I thinking also about them, but this is a "full indiglo" version not a reverse indiglo only


----------



## B14_Stealth (Aug 14, 2003)

yes i know, the full indiglow look ok, but if you change the light for the needle, i dont think you gonna see the needle like u would if you had reverse glow. For some reason now i think reverse glow look much cleaner, and if you change the bulb and make your needle let say ..red, you'll be able to notice it more than on full indiglo gaugues


----------



## Scyzor75 (Jun 27, 2004)

B14_Stealth said:


> yes i know, the full indiglow look ok, but if you change the light for the needle, i dont think you gonna see the needle like u would if you had reverse glow. For some reason now i think reverse glow look much cleaner, and if you change the bulb and make your needle let say ..red, you'll be able to notice it more than on full indiglo gaugues


But where I can to buy reverse glow without hole for a clock? :givebeer:


----------



## B14_Stealth (Aug 14, 2003)

i donno, its not a huge deal for me, i never even noticed it untill you mentioned the hole here on the forum


----------



## Scyzor75 (Jun 27, 2004)

B14_Stealth said:


> change the light for the needle, and if you change the bulb and make your needle let say ..red


Then which of them http://autolumination.com/194.htm I must to buy? Or better will be paint needles?

Thanx


----------



## ebricenojr (Jan 28, 2004)

Got my gauges off ebay...but it's with tach (much easier to find). Take a look at my website and check them out. The install was pretty easy, just be VERY CAREFUL with the plastic cover..."you break it you buy Mr." I'm on the search now to replace the bulbs in the back of the cluster with hyperwhites and also on the search for reverse indiglos for my A/C panel.....any suggestions peeps???


----------



## slow98gxe (Oct 12, 2004)

i got some new ones with the dimmer and the switch to change from blue to green that ill sell for 30 bucks...theyre brand new never been used...just havent had the chance to get them installed...just pm me or email me if you want them [email protected]


----------



## Scyzor75 (Jun 27, 2004)

I got from eBay thos same indiglo gauges with a swich/dimmer and I will install them next weekend, I think... But I still searching for red needle bulbs [I have no idea what kind of 194's I need]


----------



## ebricenojr (Jan 28, 2004)

Scyzor75 said:


> I got from eBay thos same indiglo gauges with a swich/dimmer and I will install them next weekend, I think... But I still searching for red needle bulbs [I have no idea what kind of 194's I need]

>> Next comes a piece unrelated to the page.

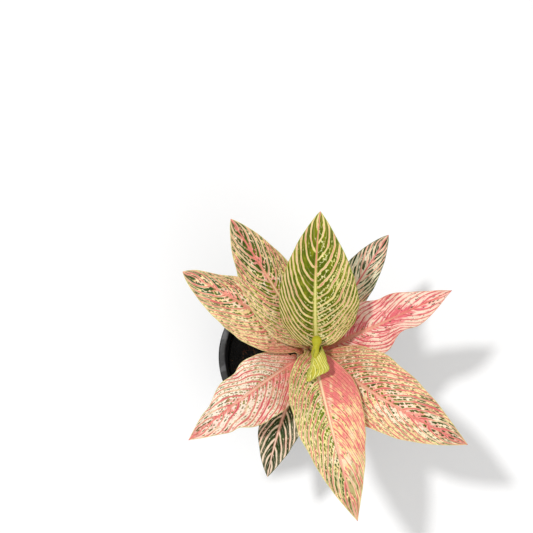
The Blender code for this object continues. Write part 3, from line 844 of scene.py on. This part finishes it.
def ringPoint(line, row, around, radius):
    index = round(row * (len(line) - 1))
    side, up = lineFrame(line, index)
    return line[index] + (side * math.cos(around) + up * math.sin(around)) * radius


def makeYoungLeaf():
    stations = smoothLine("blade")
    travelled = [0.0]
    for lower, upper in zip(stations, stations[1:]):
        travelled.append(travelled[-1] + (Vector(upper[:3]) - Vector(lower[:3])).length)

    def placeBlade(row, column):
        index = round(row * (len(stations) - 1))
        x, y, z, *halves = stations[index]
        side, up = lineFrame(stations, index)
        hand, tuck = (0, youngLeaf.tuck) if column > 0 else (1, 0.0)
        radius, turn = halves[2 * hand:2 * hand + 2]
        angle = turn * column
        reach = radius * (1.0 - tuck * angle)
        point = Vector((x, y, z)) + side * reach * math.sin(angle) + up * (radius - reach * math.cos(angle))
        length, passed = travelled[-1], travelled[index]
        return (point, *patternsAt(youngPaint, row, length, column, radius * turn, hand, passed))

    bm = sheet(youngLeaf.columns, len(stations) - 1, placeBlade, youngLeaf.merge)
    surface = bladeFrom(bm, "new_leaf", "young", youngPaint, youngLeaf.thickness)

    line = smoothLine("stalk")
    stalkTone = Vector(tone(youngPaint.stalk)[:3])

    def placeStalk(row, column):
        around = math.pi * (column + 1.0)
        radius = youngLeaf.stalkRadius * (1.0 + 0.25 * (1.0 - smoothStep(row, 0.0, 0.3)))
        numbers = Vector((around, row, youngPaint.seed))
        return ringPoint(line, row, around, radius), numbers, stalkTone, Vector((0.1, 0.0, 0.0))

    bm = closedTube(youngLeaf.stalkSides, len(line) - 1, placeStalk)
    pieceFrom(bm, "new_leaf_stalk", [stalkFinish], ["new_leaf"], slotOf("new_leaf"))

    roll = smoothLine("roll")

    def placeRoll(row, column):  # the margin winds once round, so the roll ends in a low spiral
        around = math.pi * (column + 1.0)
        wound = 1.0 - 0.14 * (around / math.tau) ** 2
        crown = math.sqrt(max(1.0 - max((row - 0.72) / 0.28, 0.0) ** 2.4, 0.0))
        neck = 0.45 + 0.32 * smoothStep(row, 0.0, 0.25) - 0.10 * smoothStep(row, 0.3, 0.5)
        neck += 0.36 * smoothStep(row, 0.5, 0.75)
        point = ringPoint(roll, row, around, youngLeaf.rollRadius * neck * crown * wound)
        return point, Vector((0.5, row * 20.0, 3.0)), Vector((0.0, 0.7, 3.0)), Vector((3.0, 0.2, 0.4))

    bm = closedTube(youngLeaf.rollSides, len(roll) - 1, placeRoll, youngLeaf.merge)
    pieceFrom(bm, "new_leaf_roll", [surface], ["new_leaf"], slotOf("new_leaf"))


makeYoungLeaf()
print("young leaf made")


# Turned pieces: cane and pot

def turnedPiece(profile, steps):  # profile from the top of the axis, down the outside, to its foot
    bm = bmesh.new()
    points = [bm.verts.new((radius, 0.0, height)) for radius, height in profile]
    edges = [bm.edges.new(pair) for pair in zip(points, points[1:])]
    bmesh.ops.spin(
        bm, geom=points + edges, cent=(0, 0, 0), axis=(0, 0, 1), angle=math.tau, steps=steps, use_merge=True,
    )
    bmesh.ops.remove_doubles(bm, verts=bm.verts, dist=0.00001)
    bmesh.ops.recalc_face_normals(bm, faces=bm.faces)
    return bm


def rounded(profile, radius, pieces=3):  # the profile with its corners rounded
    made = [profile[0]]
    for before, corner, after in zip(profile, profile[1:], profile[2:]):
        corner, before, after = Vector(corner), Vector(before), Vector(after)
        back, ahead = before - corner, after - corner
        cut = min(radius, back.length * 0.45, ahead.length * 0.45)
        start, stop = corner + back.normalized() * cut, corner + ahead.normalized() * cut
        for t in (i / pieces for i in range(pieces + 1)):
            made.append(tuple(start * (1 - t) ** 2 + corner * 2 * t * (1 - t) + stop * t ** 2))
    return made + [profile[-1]]


canePaint = settings(
    skin="84844a", young="a8aa68", scar="96805c", dark="584e30",
)


def caneSurface():
    material, place = newMaterial("cane")
    colour = blend(ease(split(place)[2], 0.095, 0.168), canePaint.skin, canePaint.young)
    upright = scaled(place, 900.0, 900.0, 90.0)
    fibres = ease(grain(upright, 1.0, 3.0, 0.6), 0.45, 0.70, 0.0, 0.6)
    colour = blend(fibres, colour, canePaint.dark)
    rings = grain(scaled(place, 60.0, 60.0, 420.0), 1.0)
    colour = blend(ease(rings, 0.56, 0.66, 0.0, 0.6), colour, canePaint.scar)
    bark = rings + grain(upright, 1.0, 3.0)
    return finishSurface(material, colour, spread(rings, 0.45, 0.65), 0.5, bark, 0.5, 0.0003)


def makeCane():
    top, foot = cane.top.z, cane.foot.z
    nodes = sorted((shape["node"] - cane.ringDrop for shape in leafShapes.values()), reverse=True)
    cap = ((0.0, 0.0), (0.6, 0.0001), (0.9, 0.0007), (1.0, 0.0018))
    profile = [(caneRadius(top) * share, top - drop) for share, drop in cap]
    height = top - 0.0024
    while height > foot + 0.0005:
        bulge = sum(cane.ringBulge * hump(height, node, cane.ringReach) for node in nodes)
        profile.append((caneRadius(height) + min(bulge, cane.ringBulge), height))
        height -= cane.step
    profile += [(caneRadius(foot) * 0.6, foot), (0.0, foot)]
    bm = turnedPiece(profile, cane.sides)
    for vert in bm.verts:
        knot = noise.noise(Vector((vert.co.x * 250, vert.co.y * 250, vert.co.z * 90)))
        vert.co.xy = Vector(vert.co.xy) * (1.0 + cane.knots * knot)
        centre = caneCentre(vert.co.z)
        vert.co.x += centre.x
        vert.co.y += centre.y
    pieceFrom(bm, "stem_cane", [caneSurface()], ["stem"], "cane")


makeCane()

pot = settings(
    height=0.110, rim=0.060, base=0.043, neck=0.056, wall=0.0015, skirt=0.011, gap=0.0024,
    step=0.084, stepOut=0.0009, footWidth=0.0042, floorLift=0.0030, pad=0.011,
    holes=8, holeRadius=0.0045, holeRing=0.027, corner=0.0006, sides=144,
)

# the dust tone is the lighter grey of the rim's flat top: real dust together with a painted sheen of the
# light
potPaint = settings(
    dark="141415", pale="222120", dust="505052", scratch="605e5a",
)


def wallRadius(height):
    radius = pot.base + (pot.neck - pot.stepOut - pot.base) * height / pot.height
    return radius + (pot.stepOut if height > pot.step else 0.0)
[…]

You need #158 bulbs for the instrument panel...but I'm searching for these in hyperwhites so if you come across some, let me know :cheers:


----------



## Scyzor75 (Jun 27, 2004)

ebricenojr said:


> You need #158 bulbs for the instrument panel...but I'm searching for these in hyperwhites so if you come across some, let me know :cheers:


Check here http://autolumination.com/194.htm - they put that 194 = 147 152 158 159 161 ....


----------



## ebricenojr (Jan 28, 2004)

Oh yeah, they are the same...does anybody have good experience with these lights???


----------



## Scyzor75 (Jun 27, 2004)

ebricenojr said:


> Oh yeah, they are the same...does anybody have good experience with these lights???

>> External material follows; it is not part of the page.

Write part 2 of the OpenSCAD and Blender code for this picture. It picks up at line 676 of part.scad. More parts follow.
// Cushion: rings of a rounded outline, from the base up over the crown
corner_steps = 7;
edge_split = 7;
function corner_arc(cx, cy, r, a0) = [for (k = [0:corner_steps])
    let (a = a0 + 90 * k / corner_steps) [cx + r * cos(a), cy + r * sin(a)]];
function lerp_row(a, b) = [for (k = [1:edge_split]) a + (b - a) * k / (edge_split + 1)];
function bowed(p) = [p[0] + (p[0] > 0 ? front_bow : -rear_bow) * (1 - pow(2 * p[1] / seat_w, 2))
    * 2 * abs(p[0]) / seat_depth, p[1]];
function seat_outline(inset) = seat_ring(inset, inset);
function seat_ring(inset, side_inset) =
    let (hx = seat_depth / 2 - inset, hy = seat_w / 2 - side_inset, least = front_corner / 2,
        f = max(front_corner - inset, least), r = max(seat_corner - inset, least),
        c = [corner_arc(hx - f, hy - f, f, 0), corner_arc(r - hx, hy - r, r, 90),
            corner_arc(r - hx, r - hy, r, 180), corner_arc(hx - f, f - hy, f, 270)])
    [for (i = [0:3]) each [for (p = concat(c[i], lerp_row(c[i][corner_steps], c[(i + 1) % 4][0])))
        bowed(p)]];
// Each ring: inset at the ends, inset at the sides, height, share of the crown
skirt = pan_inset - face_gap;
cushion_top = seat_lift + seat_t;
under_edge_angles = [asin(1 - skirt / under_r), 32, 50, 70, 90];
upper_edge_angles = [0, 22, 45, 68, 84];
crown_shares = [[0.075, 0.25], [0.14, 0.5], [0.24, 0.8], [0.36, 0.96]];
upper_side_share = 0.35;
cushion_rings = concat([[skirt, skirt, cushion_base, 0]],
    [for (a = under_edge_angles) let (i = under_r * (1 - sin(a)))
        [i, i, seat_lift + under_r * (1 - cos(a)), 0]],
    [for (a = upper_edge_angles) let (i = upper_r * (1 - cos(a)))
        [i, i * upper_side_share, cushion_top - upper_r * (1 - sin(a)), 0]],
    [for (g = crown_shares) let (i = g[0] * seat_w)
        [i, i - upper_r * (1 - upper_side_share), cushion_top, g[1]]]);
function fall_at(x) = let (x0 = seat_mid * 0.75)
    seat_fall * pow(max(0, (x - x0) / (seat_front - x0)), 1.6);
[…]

and what kind of them will feet (they have many of 194  )


----------



## B14_Stealth (Aug 14, 2003)

whoever has the indiglo gaugues ..i got a question
how is the visibility of the needle?
I have stupid concerns..but i think you won't see the needle that much cause of the glow


----------



## ebricenojr (Jan 28, 2004)

B14_Stealth said:


> whoever has the indiglo gaugues ..i got a question
> how is the visibility of the needle?
> I have stupid concerns..but i think you won't see the needle that much cause of the glow


 If you get the reverse indiglo gauges...what I did I painted the needles red with a sharpie...and I'm installing the hyper white 194 bulbs in the back of my instrument cluster.


----------



## B14_Stealth (Aug 14, 2003)

so..if you dont paint the needles.. you pretty much can't see them right?


----------



## B14_Stealth (Aug 14, 2003)

ebricenojr said:


> If you get the reverse indiglo gauges...what I did I painted the needles red with a sharpie...and I'm installing the hyper white 194 bulbs in the back of my instrument cluster.


you have the euro reverse glow
i was talking about the full glow gauges, and those in my opinion over-bright the needle. 
In your case i dont think it was necessery to pain the needles since the back of the gaugue is not lit up. With the full glow gaugues like the HVAC overlays the back is fully lit up


----------



## ebricenojr (Jan 28, 2004)

B14_Stealth said:


> you have the euro reverse glow
> i was talking about the full glow gauges, and those in my opinion over-bright the needle.
> In your case i dont think it was necessery to pain the needles since the back of the gaugue is not lit up. With the full glow gaugues like the HVAC overlays the back is fully lit up


 Oh ok. Well in the beginning the needles were ok, but then I read up that if you paint them red or buy the needle kit, they would stand out more and it's true...they do. Well, the glow gauges your talking about would definitely stand out with painted needles.

About the HVAC overlays...have you seen any euro reverse ones like my gauges??? That's what I'm looking into. Let me know if you spot any on the net :cheers:


----------



## B14_Stealth (Aug 14, 2003)

na i haven't seen the euro hvac overlays, i dont think they make them


----------



## Scyzor75 (Jun 27, 2004)

B14_Stealth said:


> so..if you dont paint the needles.. you pretty much can't see them right?


I have installed full indiglo gauges and didn't paint needles. Works OK and I see needles  One thing can be lookd better - there is not enough light on the odometer


----------



## B14_Stealth (Aug 14, 2003)

what light bulbs do you have in the cluster? White?


----------



## Scyzor75 (Jun 27, 2004)

B14_Stealth said:


> what light bulbs do you have in the cluster? White?


Yeap! I left white, becouse I can't founf what kind of 194's I need to change. I just made needles little dimmer (block a light which goes to needles)


----------



## B14_Stealth (Aug 14, 2003)

Scyzor75 mentioned this site before: 
http://autolumination.com/194.htm 
I'm just curious..has anyone tried the bulbs that supposed to emit light in like 270 degrees ?


----------



## displaytech (Jul 14, 2005)

Hey, I just ordered my reverse glow gauges from ebay and a set of Hyper Red Needles from Import Intelligence. Now I am wondering it says under the disclaimer that professional installation is recommended. Does anyone know what places would install something like these I am guessing I can't take it to my typical garage, would I want to check the yellow pages for a automotive custom shop.

Thanks
Leland


----------